Croire ou dire encore que c’est « parole contre parole », qu’il y a un doute possible, c’est hallucinant.
Lionel Boucher, adjoint municipal UDI de Saint-Etienne
Lionel Boucher se veut moins sévère vis-à-vis des « neuf » que le conseil stéphanois d’opposition EELV Olivier Longeon qui déclarait le 29 septembre à Saint-Etienne Métropole : « Le groupe des écologistes ne salue plus la démarche de quelques membres de la majorité municipale stéphanoise car leur exigence, pour nous, s’est évaporée et trop facilement, ils se sont effacés. » L’élu UDI préfère, lui, concentrer le tir sur les autres membres de la majorité qu’il appelle encore à « se réveiller » : « Un élu a démissionné, un directeur a été viré et un mis en cause qui a, entre autres, dit « sur les réseaux, ce n’est plus un chantage, c’est une exécution », est toujours là… Croire ou dire encore que c’est parole contre parole, qu’il y a un doute possible, c’est hallucinant. » Pour autant, l’adjoint aux événements ne souhaite pas en venir à la démission des membres du conseil dont il fait partie pour mettre en minorité Gaël Perdriau. Lui aussi argue que le travail sur les politiques publiques doit se poursuivre.
Une éventuelle mise en examen changera-t-elle la donne ?
On l’a d’ailleurs vu, entre autres, à la présentation à la presse du Tournoi international de tennis féminin de Saint-Etienne 2022. « Je crois toujours au projet en soi, celui que nous avons présenté devant les urnes, explique-t-il. Ce serait injuste pour les adjoints et conseillers de partir, ce n’est pas à eux de démissionner parce qu’un Néron veut tout brûler avec lui. C’est dans la nature humaine, quand tout est perdu de faire ça… Peut-être que si tombent des mises en examen, l’ensemble de la majorité se réveillera enfin. »

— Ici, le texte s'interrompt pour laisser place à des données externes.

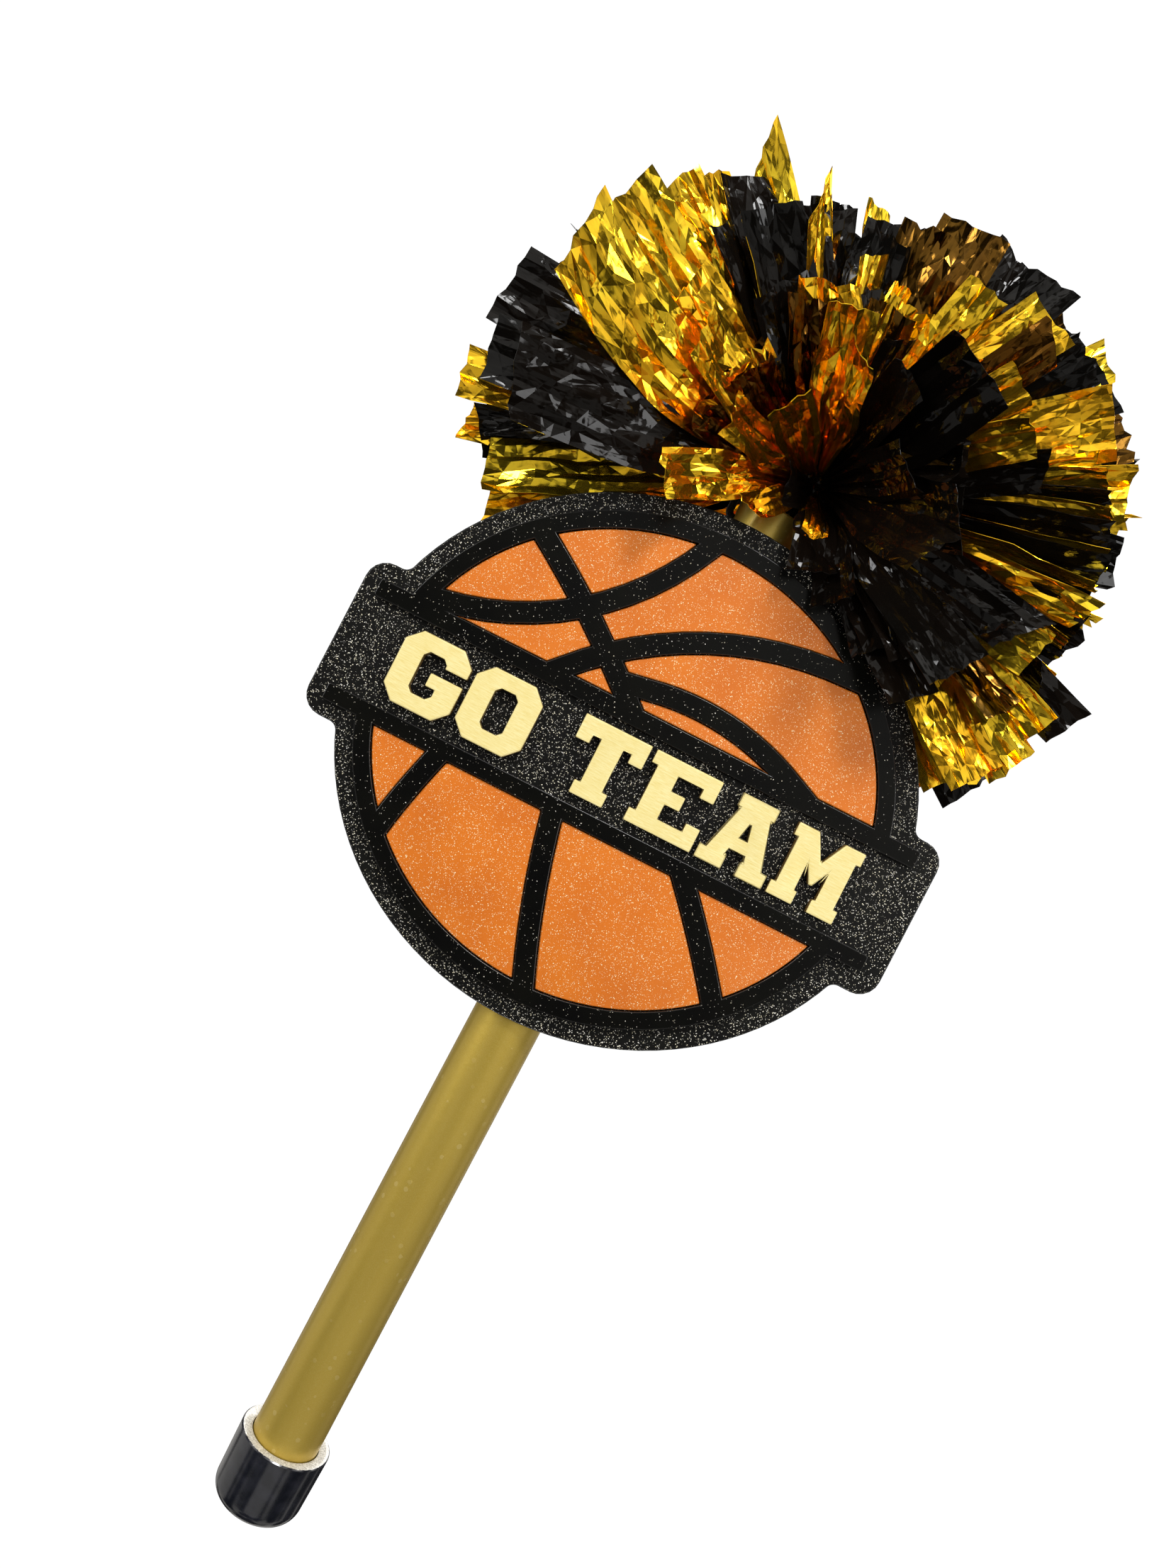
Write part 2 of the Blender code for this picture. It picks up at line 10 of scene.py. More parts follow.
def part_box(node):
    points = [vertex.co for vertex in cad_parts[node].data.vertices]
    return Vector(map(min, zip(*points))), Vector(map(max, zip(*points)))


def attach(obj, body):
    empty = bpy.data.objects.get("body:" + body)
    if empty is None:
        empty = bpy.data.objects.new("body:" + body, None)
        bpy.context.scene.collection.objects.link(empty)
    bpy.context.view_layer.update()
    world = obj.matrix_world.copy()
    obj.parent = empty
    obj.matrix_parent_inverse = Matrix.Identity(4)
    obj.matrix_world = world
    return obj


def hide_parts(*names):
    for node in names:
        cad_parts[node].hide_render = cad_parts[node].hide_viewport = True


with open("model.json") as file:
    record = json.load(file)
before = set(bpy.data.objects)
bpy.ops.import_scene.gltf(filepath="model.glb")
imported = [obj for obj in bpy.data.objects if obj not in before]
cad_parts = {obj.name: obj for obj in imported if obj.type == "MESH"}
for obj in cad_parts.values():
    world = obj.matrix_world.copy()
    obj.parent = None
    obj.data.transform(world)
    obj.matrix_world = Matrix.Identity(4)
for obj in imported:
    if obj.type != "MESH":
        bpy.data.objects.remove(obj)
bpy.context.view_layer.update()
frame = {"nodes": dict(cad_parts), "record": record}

MM = 0.001
GAP = 0.3 * MM                      # between pieces that touch, as in CAD
ROUND_STEPS = 120                   # facets round the tube and the cap

# The pieces' places, from the frame
TUBE_LOW, TUBE_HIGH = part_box("handle_tube")
CAP_LOW, CAP_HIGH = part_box("end_cap")
CORE_LOW, CORE_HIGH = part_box("pom_core")
PLATE_LOW, PLATE_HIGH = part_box("sign_back_plate")
FRAME_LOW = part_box("upper_frame")[0]
KNOT = (CORE_LOW + CORE_HIGH) / 2
TUBE_RADIUS = (TUBE_HIGH.x - TUBE_LOW.x) / 2
TUBE_BORE_RADIUS = 7.9 * MM
TIE_HEIGHT = TUBE_HIGH.z - 6.0 * MM
TIE_HOLE_RADIUS = 2.2 * MM
SIGN_CENTRE = (PLATE_LOW + PLATE_HIGH) / 2
# The camera's distance comes from the tube's width, which was measured 6 to 9 percent too small,
# so the tube looks that much thinner here than in the photo.
CAMERA_PLACE = (-11.7 * MM, -361.7 * MM, 238.5 * MM)
CAMERA_LENS = 27.5
CAMERA_ROLL = math.radians(27.9)    # the stick leans to the right in the picture


# ---------------------------------------------------------------- materials

class Recipe:
    """A material's node tree, built up around its Principled shader."""

    def __init__(self, name, **sockets):
        self.material = bpy.data.materials.new(name)
        self.material.use_nodes = True
        self.tree = self.material.node_tree
        self.shader = self.tree.nodes["Principled BSDF"]
        for socket, value in sockets.items():
            self.shader.inputs[socket.replace("_", " ")].default_value = value
        coordinates = self.tree.nodes.new("ShaderNodeTexCoord")
        self.place = coordinates.outputs["Object"]
        self.strip_place = coordinates.outputs["UV"]

    def add(self, kind, inputs=(), **settings):
        """A new node; inputs maps socket names or numbers to values or to other outputs."""
        item = self.tree.nodes.new(kind)
        for key, value in settings.items():
            setattr(item, key, value)
        for key, value in dict(inputs).items():
            if isinstance(value, bpy.types.NodeSocket):
                self.tree.links.new(value, item.inputs[key])
            else:
                item.inputs[key].default_value = value
        return item

    def to(self, socket, output):
        self.tree.links.new(output, self.shader.inputs[socket])

    def math(self, operation, first, second=0.0, third=0.0):
        inputs = {0: first, 1: second, 2: third}
        return self.add("ShaderNodeMath", inputs, operation=operation).outputs[0]

    def noise(self, scale, detail=2.0, place=None, roughness=0.5):
        inputs = {"Vector": place or self.place, "Scale": scale, "Detail": detail,
                  "Roughness": roughness}
        return self.add("ShaderNodeTexNoise", inputs).outputs["Fac"]

    def cells(self, scale, feature="F1", place=None):
        inputs = {"Vector": place or self.place, "Scale": scale}
        return self.add("ShaderNodeTexVoronoi", inputs, feature=feature)

    def stretched(self, scale, source=None):
        inputs = {"Vector": source or self.place, "Scale": scale}
        return self.add("ShaderNodeMapping", inputs).outputs[0]

    def ramp(self, factor, low, high, start=0.0, end=1.0):
        """Map a factor's range from start to end onto low to high."""
        inputs = {"Value": factor, "From Min": start, "From Max": end,
                  "To Min": low, "To Max": high}
        return self.add("ShaderNodeMapRange", inputs).outputs["Result"]

    def mix(self, factor, first, second):
        item = self.add("ShaderNodeMix", data_type="RGBA")
        for index, value in ((0, factor), (6, first), (7, second)):
            if isinstance(value, bpy.types.NodeSocket):
                self.tree.links.new(value, item.inputs[index])
            else:
                item.inputs[index].default_value = value if index == 0 else (*value, 1.0)
        return item.outputs[2]

    def bump(self, height, strength, distance, normal=None):
        inputs = {"Height": height, "Strength": strength, "Distance": distance}
        if normal:
            inputs["Normal"] = normal
        return self.add("ShaderNodeBump", inputs).outputs["Normal"]

    def specks(self, size, share, dimmest=0.35):
        """Loose glitter flakes: how bright each place is painted, and a random number per flake.
        On glitter this brightness is a painted glint on real flakes; gold_paint uses the same
        specks for dust.
        """
        cells = self.cells(1.0 / size)
        parts = self.add("ShaderNodeSeparateColor", {0: cells.outputs["Color"]})
        chosen = self.math("GREATER_THAN", parts.outputs[0], 1.0 - share)
        bright = self.ramp(parts.outputs[0], dimmest, 1.0, 1.0 - share, 1.0)
        reach = self.ramp(parts.outputs[1], 0.3, 0.52)
        inside = self.math("LESS_THAN", cells.outputs["Distance"], reach)
        speck_and_glint = self.math("MULTIPLY", self.math("MULTIPLY", bright, inside), chosen)
        return speck_and_glint, parts.outputs[2]


def glitter(name, base, dark, flake, pale_flake_glint, share, roughness, coat, gloss, edge_gloss):
    """A glitter sheet: an even ground, scattered large flakes and a dust of small ones. The flakes
    are real, and their near-white base colour is a painted glint.
    """
    recipe = Recipe(name, Coat_Weight=coat, Coat_Roughness=0.15)
    colour = recipe.mix(recipe.ramp(recipe.noise(60.0, 3.0), 0.0, 1.0, 0.3, 0.7), base, dark)
    total = None
    # Painted glint: each flake is painted pale in the base colour, standing in for its sparkle.
    for size, part, dimmest in ((0.34 * MM, 1.0, 0.4), (0.23 * MM, 0.8, 0.1)):
        speck_and_glint, pick = recipe.specks(size, share * part, dimmest)
        colour = recipe.mix(speck_and_glint, colour, recipe.mix(pick, flake, pale_flake_glint))
        total = recipe.math("MAXIMUM", total, speck_and_glint) if total else speck_and_glint
    recipe.to("Base Color", colour)
    recipe.to("Roughness", recipe.ramp(total, roughness, 0.3))
    recipe.to("Normal", recipe.bump(recipe.noise(1500.0, 1.0), 0.2, 0.05 * MM))
    if edge_gloss == gloss:
        recipe.shader.inputs["Specular IOR Level"].default_value = gloss
    else:
        normal = recipe.add("ShaderNodeNewGeometry").outputs["True Normal"]
        facing = recipe.add("ShaderNodeSeparateXYZ", {0: normal}).outputs["Y"]
        recipe.to("Specular IOR Level", recipe.ramp(facing, gloss, edge_gloss, -0.98, -0.85))
    return recipe.material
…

Ce serait injuste pour les adjoints et conseillers de partir. Ce n’est pas à eux de démissionner parce qu’un Néron veut tout brûler avec lui.
Lionel Boucher
Et que feraient les neuf en cas d’une mise en examen par la Justice du maire ? « Il devrait alors prendre une autre décision. On peut penser en tout cas qu’il prendra une autre décision, répond prudemment Nicole Peycelon. Restons en-là, pour l’instant sur les hypothèses, ne mettons pas de l’huile avant même le feu. » Tout le monde ne veut pas être Néron, empirisme ou non.
1 En dehors de Gilles Artigues et Samy Kéfi-Jérôme bien sûr, seuls manquaient Denis Chambe et Lionel Boucher, très proches du premier en tant qu’UDI aussi.
2 La Ville met en avant le décret d’encadrement n°88 – 145 du 15 février 1988 relatif aux agents contractuels de la fonction publique.